Of course, as the Journal also highlights, areas that have a long history of oil and natural gas development are also reaping significant benefits. (Houston became the first major metropolitan area to regain all of the jobs it lost during the recession, thanks to increased exploration for oil and natural gas in shale.) But these benefits extend beyond job creation and (enormous) economic growth:
Beyond simply adding jobs, communities from Pennsylvania and Ohio to Colorado and Texas that are home to this energy boom are experiencing a new emotion: optimism. Jeff Dahl, chief executive of MTR Gaming Group Inc., which operates a casino and resort in Wheeling, W.Va., says he is seeing consumer confidence rising as landowners get leasing bonuses of thousands of dollars and companies compete for workers.

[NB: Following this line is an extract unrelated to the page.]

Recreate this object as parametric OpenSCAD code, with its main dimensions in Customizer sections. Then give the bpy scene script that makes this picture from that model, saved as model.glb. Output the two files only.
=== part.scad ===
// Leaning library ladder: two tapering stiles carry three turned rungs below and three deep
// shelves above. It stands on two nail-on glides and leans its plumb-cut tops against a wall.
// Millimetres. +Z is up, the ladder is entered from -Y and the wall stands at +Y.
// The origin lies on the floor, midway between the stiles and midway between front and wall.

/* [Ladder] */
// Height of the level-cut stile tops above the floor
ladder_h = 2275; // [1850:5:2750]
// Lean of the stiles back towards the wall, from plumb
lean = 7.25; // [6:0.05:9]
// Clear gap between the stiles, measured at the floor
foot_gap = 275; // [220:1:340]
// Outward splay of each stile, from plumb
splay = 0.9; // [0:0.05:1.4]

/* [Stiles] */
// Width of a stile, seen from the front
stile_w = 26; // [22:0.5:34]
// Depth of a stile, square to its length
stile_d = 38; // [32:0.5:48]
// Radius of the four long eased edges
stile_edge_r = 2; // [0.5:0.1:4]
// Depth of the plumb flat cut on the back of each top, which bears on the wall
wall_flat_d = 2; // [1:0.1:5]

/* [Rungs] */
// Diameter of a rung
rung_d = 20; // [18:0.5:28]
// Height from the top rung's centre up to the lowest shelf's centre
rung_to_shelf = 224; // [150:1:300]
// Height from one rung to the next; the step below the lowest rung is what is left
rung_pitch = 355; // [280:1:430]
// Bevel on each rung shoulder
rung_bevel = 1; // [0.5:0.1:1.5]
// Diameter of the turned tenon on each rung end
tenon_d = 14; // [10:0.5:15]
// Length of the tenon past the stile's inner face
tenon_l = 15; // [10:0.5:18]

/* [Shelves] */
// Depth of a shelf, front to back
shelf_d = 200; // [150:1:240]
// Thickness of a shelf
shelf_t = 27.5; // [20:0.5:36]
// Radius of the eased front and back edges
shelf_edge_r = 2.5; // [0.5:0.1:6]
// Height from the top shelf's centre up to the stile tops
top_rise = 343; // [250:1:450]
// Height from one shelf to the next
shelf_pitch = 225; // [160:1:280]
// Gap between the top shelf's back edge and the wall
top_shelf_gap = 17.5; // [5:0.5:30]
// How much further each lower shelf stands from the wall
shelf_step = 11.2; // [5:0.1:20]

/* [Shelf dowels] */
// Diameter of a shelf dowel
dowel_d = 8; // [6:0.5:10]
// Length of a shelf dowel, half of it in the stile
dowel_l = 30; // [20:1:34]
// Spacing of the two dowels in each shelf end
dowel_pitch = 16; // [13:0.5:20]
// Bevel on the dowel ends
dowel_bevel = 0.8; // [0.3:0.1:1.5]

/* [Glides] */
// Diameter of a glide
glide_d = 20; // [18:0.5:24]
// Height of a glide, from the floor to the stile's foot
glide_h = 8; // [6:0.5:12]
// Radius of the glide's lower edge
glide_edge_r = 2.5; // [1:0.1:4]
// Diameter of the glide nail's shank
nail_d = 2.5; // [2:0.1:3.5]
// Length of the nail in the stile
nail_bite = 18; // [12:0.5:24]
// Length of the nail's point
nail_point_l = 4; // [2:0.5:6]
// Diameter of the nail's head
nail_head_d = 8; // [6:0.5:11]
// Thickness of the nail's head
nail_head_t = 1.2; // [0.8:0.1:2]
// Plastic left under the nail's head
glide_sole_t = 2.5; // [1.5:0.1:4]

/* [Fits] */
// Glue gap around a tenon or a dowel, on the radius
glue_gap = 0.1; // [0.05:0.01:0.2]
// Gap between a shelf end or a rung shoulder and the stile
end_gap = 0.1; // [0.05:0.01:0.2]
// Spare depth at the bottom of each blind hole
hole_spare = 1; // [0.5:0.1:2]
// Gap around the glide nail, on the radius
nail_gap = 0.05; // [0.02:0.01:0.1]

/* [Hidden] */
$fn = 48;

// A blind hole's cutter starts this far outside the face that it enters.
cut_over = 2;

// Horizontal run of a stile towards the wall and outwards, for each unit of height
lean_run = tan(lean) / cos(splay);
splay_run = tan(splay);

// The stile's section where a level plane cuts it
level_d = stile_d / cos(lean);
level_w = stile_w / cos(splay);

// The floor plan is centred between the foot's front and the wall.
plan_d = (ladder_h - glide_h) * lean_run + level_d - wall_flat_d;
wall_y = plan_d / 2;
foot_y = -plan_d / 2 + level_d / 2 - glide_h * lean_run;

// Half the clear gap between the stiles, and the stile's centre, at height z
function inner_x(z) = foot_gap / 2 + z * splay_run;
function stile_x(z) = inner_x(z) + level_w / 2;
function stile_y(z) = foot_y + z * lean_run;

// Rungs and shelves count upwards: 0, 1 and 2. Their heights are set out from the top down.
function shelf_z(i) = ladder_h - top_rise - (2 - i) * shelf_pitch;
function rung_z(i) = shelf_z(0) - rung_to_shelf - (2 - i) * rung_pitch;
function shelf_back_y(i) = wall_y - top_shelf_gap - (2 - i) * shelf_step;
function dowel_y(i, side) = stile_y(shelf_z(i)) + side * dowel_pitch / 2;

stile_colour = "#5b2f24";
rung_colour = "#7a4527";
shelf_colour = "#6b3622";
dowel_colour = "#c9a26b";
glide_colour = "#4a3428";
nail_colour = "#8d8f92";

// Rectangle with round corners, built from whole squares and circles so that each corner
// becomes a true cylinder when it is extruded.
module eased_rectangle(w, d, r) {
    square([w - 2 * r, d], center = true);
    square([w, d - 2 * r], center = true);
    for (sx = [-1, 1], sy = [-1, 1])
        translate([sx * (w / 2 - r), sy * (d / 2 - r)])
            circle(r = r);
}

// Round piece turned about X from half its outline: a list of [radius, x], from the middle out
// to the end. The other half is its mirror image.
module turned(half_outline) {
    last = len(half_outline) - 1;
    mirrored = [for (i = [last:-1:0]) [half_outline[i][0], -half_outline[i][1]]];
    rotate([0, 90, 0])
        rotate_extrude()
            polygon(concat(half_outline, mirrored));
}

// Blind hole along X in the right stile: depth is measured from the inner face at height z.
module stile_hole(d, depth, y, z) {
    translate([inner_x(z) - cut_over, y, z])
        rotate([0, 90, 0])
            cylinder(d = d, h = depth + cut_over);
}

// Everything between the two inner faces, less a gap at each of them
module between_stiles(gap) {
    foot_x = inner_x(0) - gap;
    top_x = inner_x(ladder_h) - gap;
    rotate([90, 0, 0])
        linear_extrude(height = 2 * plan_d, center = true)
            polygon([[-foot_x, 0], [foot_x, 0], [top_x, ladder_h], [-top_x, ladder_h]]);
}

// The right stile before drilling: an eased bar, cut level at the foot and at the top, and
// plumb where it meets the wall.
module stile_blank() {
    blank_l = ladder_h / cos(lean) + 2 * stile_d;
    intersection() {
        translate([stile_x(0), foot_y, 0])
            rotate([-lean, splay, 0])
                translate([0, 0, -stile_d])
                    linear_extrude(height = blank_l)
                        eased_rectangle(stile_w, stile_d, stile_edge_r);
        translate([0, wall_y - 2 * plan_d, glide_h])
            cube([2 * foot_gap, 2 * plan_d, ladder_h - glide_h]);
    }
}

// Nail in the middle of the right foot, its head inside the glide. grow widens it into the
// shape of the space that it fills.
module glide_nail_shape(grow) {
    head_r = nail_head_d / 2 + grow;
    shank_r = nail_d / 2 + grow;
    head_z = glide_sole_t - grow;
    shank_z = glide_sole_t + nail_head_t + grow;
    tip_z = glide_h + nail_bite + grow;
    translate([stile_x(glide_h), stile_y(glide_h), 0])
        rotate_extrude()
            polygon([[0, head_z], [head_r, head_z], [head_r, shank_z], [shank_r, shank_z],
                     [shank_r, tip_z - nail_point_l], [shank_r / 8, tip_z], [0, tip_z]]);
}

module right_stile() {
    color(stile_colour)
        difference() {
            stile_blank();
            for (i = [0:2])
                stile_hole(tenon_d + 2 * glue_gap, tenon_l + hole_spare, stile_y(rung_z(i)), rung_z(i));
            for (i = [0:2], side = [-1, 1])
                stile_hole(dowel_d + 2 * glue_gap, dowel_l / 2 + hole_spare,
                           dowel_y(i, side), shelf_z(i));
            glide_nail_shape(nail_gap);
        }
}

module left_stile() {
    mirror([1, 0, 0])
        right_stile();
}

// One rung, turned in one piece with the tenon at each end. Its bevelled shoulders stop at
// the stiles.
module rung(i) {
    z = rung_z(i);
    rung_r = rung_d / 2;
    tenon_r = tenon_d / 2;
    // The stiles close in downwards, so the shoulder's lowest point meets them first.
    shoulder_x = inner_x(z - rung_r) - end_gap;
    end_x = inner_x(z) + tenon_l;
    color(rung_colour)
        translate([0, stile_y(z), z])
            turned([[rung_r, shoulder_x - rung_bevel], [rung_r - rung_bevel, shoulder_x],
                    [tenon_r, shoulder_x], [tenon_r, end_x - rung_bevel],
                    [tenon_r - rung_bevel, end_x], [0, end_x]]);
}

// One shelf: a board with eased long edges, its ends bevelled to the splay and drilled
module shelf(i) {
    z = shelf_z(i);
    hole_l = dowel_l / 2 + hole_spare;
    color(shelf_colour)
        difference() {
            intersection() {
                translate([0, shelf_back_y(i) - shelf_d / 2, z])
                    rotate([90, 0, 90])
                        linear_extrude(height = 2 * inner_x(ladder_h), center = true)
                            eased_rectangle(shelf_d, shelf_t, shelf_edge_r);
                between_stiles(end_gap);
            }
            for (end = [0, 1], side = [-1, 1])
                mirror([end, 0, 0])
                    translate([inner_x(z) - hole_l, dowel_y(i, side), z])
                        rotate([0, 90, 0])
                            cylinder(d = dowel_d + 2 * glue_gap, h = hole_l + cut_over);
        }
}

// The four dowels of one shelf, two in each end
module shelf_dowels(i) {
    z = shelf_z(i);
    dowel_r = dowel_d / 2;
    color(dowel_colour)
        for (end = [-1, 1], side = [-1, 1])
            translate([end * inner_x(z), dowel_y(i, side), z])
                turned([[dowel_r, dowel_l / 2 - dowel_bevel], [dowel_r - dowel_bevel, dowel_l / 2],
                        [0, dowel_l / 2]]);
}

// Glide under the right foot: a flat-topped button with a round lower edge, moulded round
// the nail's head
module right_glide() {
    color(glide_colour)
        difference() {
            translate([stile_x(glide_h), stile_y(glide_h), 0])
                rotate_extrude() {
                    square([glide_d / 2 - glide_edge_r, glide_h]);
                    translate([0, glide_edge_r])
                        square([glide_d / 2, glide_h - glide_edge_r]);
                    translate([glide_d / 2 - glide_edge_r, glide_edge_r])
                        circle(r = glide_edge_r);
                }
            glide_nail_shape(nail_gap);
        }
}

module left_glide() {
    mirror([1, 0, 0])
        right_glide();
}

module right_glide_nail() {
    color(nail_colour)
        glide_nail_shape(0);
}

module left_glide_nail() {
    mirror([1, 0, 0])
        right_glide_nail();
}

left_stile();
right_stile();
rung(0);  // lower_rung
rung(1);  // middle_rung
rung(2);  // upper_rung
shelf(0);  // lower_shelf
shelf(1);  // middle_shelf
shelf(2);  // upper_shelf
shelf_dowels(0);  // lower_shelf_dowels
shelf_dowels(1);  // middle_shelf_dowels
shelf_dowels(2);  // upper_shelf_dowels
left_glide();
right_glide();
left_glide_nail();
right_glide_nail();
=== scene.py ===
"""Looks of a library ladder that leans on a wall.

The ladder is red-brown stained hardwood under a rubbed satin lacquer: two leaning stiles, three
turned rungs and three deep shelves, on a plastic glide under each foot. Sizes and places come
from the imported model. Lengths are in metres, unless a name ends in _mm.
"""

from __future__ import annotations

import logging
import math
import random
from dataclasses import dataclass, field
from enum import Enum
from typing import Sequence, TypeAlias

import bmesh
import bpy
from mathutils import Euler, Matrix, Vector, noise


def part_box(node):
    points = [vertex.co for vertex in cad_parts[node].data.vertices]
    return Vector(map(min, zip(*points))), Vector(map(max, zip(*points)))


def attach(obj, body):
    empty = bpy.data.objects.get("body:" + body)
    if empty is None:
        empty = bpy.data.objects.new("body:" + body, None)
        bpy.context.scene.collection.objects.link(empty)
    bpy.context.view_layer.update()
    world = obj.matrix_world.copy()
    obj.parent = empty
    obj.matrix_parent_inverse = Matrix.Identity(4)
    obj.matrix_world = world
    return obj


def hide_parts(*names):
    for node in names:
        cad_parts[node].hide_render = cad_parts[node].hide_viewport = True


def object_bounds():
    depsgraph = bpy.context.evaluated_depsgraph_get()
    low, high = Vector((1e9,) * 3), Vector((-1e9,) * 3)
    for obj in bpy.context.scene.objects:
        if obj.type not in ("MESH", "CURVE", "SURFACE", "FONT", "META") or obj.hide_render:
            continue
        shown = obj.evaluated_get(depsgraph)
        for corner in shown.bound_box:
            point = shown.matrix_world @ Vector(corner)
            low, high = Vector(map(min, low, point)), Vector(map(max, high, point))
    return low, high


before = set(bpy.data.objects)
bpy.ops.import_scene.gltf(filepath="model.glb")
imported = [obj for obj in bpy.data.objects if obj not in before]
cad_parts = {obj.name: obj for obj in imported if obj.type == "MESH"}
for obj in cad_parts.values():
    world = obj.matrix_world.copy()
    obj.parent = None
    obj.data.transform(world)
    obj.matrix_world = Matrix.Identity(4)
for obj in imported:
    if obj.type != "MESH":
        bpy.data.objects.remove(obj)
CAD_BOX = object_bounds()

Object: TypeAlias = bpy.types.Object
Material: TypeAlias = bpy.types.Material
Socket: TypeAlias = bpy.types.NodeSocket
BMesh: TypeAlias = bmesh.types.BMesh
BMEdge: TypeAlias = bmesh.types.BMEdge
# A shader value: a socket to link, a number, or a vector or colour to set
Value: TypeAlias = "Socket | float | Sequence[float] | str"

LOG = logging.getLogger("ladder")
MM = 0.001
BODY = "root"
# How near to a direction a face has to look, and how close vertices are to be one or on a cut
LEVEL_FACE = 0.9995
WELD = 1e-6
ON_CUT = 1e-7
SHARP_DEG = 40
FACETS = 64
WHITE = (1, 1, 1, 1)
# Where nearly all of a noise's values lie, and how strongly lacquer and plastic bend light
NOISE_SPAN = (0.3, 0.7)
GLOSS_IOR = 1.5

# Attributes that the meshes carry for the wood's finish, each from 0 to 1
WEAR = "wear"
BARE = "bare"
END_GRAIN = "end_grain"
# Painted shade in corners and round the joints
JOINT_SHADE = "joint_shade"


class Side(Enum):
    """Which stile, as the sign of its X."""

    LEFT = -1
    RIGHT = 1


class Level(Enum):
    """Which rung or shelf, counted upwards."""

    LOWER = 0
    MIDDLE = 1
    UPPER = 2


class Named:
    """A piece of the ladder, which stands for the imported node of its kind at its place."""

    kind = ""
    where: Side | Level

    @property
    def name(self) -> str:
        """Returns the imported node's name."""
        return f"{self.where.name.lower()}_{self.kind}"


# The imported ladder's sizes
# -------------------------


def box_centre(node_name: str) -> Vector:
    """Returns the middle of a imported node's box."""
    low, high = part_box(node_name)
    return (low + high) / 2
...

“People are beginning to believe this is a game changer for the region,” says Mr. Dahl. The result is more spending on dining out and entertainment.
Of course, this economic revival is also paving the way to increased energy security, as domestic output of oil and natural gas reach new highs and reliance on OPEC becomes less necessary. Turns out we’re producing so much that energy prices are falling, which means consumers pay less for utility bills and manufacturers can invest more in the United States … all of which, in turn, means more capital to invest in U.S. businesses and the ability to create even more U.S. jobs.